SLA RESEARCH ON SELF-DIRECTION: THEORETICAL AND PRACTICAL ISSUES



7.1.2.2.5 About person, a category of metacognitive knowledge

The last IS was focused on person, as a category of metacognitive knowledge.
The purpose of it was to analyse the way we perceive ourselves as cognitive beings.
Using Barrow’s scheme for developing self-confidence, I introduced the four aspects of
self. According to Barrow (1986), these aspects are: physical self, social adequacy,
intellectual competence and emotional functioning. These four aspects are present in the
two different types of selves that Barrow identifies as the perceived and the
ideal self. In
his book, he suggests a task for students to analyse their selves.

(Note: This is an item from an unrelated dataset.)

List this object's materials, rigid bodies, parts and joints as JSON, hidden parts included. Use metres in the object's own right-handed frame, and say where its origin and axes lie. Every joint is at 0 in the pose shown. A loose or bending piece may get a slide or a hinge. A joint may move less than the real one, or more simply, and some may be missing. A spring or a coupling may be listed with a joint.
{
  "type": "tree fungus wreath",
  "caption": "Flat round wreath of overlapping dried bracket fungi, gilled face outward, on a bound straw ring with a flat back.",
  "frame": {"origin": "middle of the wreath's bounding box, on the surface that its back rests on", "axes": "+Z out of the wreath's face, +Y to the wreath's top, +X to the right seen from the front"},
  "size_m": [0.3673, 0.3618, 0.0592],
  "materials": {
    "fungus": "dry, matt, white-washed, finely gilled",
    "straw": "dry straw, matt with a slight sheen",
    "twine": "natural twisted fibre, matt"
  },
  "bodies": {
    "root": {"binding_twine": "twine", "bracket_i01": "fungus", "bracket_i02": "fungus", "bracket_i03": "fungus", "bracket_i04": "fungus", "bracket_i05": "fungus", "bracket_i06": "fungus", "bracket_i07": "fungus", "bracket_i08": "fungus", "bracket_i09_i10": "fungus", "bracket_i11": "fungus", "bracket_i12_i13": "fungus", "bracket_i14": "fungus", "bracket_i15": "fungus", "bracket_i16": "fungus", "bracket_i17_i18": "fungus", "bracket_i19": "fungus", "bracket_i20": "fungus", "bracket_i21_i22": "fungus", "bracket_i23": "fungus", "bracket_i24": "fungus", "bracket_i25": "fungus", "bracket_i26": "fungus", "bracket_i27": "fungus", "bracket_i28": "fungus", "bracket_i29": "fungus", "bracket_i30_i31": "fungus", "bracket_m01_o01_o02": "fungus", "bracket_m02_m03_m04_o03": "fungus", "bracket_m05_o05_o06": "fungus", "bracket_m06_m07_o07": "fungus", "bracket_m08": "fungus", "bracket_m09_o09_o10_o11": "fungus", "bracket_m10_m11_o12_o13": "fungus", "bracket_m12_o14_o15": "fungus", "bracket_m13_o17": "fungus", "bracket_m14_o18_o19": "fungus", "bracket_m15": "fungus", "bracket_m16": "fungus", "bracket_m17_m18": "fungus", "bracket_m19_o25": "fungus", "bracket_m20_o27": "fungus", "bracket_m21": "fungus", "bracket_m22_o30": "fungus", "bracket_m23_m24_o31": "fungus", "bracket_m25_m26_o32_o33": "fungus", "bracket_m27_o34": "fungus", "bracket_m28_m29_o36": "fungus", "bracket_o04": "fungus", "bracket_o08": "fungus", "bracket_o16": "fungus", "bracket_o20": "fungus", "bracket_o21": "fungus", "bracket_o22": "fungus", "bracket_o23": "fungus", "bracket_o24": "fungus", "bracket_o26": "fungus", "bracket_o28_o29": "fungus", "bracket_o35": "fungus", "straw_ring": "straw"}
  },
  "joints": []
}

Taking this task as a
basis and relating it to the concepts of interindividual and intraindividual differences and
universals of cognition, the participants carried out an activity in order to enhance their
self-confidence (see section 6.1.1.3, p. 153, for results of the task).

To sum up, I gave the students an overall account of the most important elements
that make up in a self-directed scheme according to the model that I presented in Chapter
4. The obvious question here would be to ask why I taught the learners about this
knowledge. There are several reasons that I shall now outline.

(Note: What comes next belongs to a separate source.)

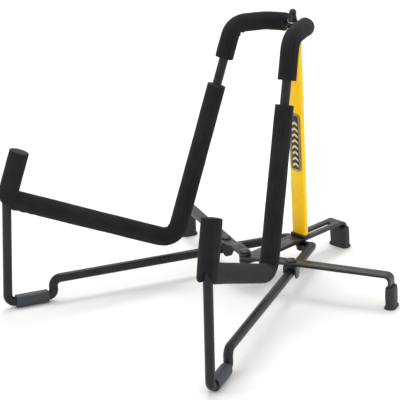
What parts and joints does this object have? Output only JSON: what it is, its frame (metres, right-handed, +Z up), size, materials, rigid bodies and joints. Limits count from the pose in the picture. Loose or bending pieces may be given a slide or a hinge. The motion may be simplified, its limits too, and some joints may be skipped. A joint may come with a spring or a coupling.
{
  "type": "folding guitar stand",
  "caption": "Folding two-arm floor stand for an acoustic guitar: foam-sleeved wire side frames swing about an upright strut over hinged flat-bar legs.",
  "frame": {"origin": "on the floor, under the middle of the bounding box of the opened stand", "axes": "+Z up, -Y to the front where the guitar goes in, +X to the stand's right when seen from the front side looking along +Y"},
  "size_m": [0.321, 0.3576, 0.286],
  "materials": {
    "black_powder_coat": "black powder coat, satin",
    "yellow_enamel": "smooth yellow enamel, semi-gloss",
    "black_foam": "closed-cell foam tube, matte",
    "black_rubber": "moulded rubber, matte",
    "label_film": "printed label film",
    "zinc_steel": "bright zinc plate",
    "black_oxide_steel": "black oxide, oiled",
    "black_nylon": "moulded black nylon"
  },
  "bodies": {
    "spine": {"strut": "yellow_enamel", "label_plate": "label_film", "hinge_stud": "black_oxide_steel", "hinge_washer_low": "zinc_steel", "hinge_washer_high": "zinc_steel", "hinge_collar": "black_nylon", "dome_nut": "black_oxide_steel", "slide_shoe": "black_nylon", "slide_stud": "black_oxide_steel", "slide_washer": "black_oxide_steel", "slide_nut": "black_oxide_steel"},
    "right_frame": {"right_base_rod": "black_powder_coat", "right_back_rod": "black_powder_coat", "right_upper_sleeve": "black_foam", "right_back_sleeve": "black_foam", "right_post_sleeve": "black_foam", "right_foot_sleeve": "black_rubber", "right_saddle": "black_powder_coat"},
    "left_frame": {"left_base_rod": "black_powder_coat", "left_back_rod": "black_powder_coat", "left_upper_sleeve": "black_foam", "left_back_sleeve": "black_foam", "left_post_sleeve": "black_foam", "left_foot_sleeve": "black_rubber", "left_saddle": "black_powder_coat"},
    "middle_leg": {"middle_leg": "black_powder_coat", "middle_foot": "black_rubber", "hub_rivet": "black_powder_coat", "hub_washer": "black_powder_coat"},
    "right_side_leg": {"right_side_leg": "black_powder_coat", "right_side_foot": "black_rubber", "right_leg_rivet": "black_powder_coat"},
    "left_side_leg": {"left_side_leg": "black_powder_coat", "left_side_foot": "black_rubber", "left_leg_rivet": "black_powder_coat"}
  },
  "joints": [
    {"name": "right_frame_swing", "type": "hinge", "parent": "spine", "child": "right_frame", "pos_m": [0, 0.11064, 0.15], "axis": [0, 0, -1], "range_deg": [0, 24]},
    {"name": "left_frame_swing", "type": "hinge", "parent": "spine", "child": "left_frame", "pos_m": [0, 0.11064, 0.15], "axis": [0, 0, 1], "range_deg": [0, 24.01]},
    {"name": "middle_leg_slide", "type": "slide", "parent": "spine", "child": "middle_leg", "axis": [0, -1, 0], "range_m": [0, 0.04395]},
    {"name": "right_side_leg_swing", "type": "hinge", "parent": "middle_leg", "child": "right_side_leg", "pos_m": [0, 0.02624, 0.03], "axis": [0, 0, 1], "range_deg": [0, 48.31]},
    {"name": "left_side_leg_swing", "type": "hinge", "parent": "middle_leg", "child": "left_side_leg", "pos_m": [0, 0.02624, 0.03], "axis": [0, 0, -1], "range_deg": [0, 48.31]}
  ],
  "couplings": [
    {"joint": "left_frame_swing", "follows": "right_frame_swing", "ratio": 1},
    {"joint": "middle_leg_slide", "follows": "right_frame_swing", "m_per_rad": 0.10487},
    {"joint": "right_side_leg_swing", "follows": "right_frame_swing", "ratio": 2.012},
    {"joint": "left_side_leg_swing", "follows": "right_frame_swing", "ratio": 2.012}
  ]
}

First of all, I believe that self-directed learners need to know some basic elements
of psycholinguistic knowledge. Taking into account that self-directed learners have to be
aware of their learning processes and make decisions about them, it is extremely
important that they are provided with some tools to understand and manage their own
processes. In previous research (Clemente, 1996b) I carried out with the same type of
learners, I found that self-directed learners are able to take advantage of psycholinguistic
knowledge in order to improve their learning strategies. With this experience in mind, I
decided to introduced the participants to the concepts I already described above.

This fact, providing the learner with psycholinguistic knowledge, is related to
other two important aspects of the rationale underlying the input sessions of the
Oaxaca/97 project. The first one is the role of the counsellor and the second one the
interaction between counsellor and learner.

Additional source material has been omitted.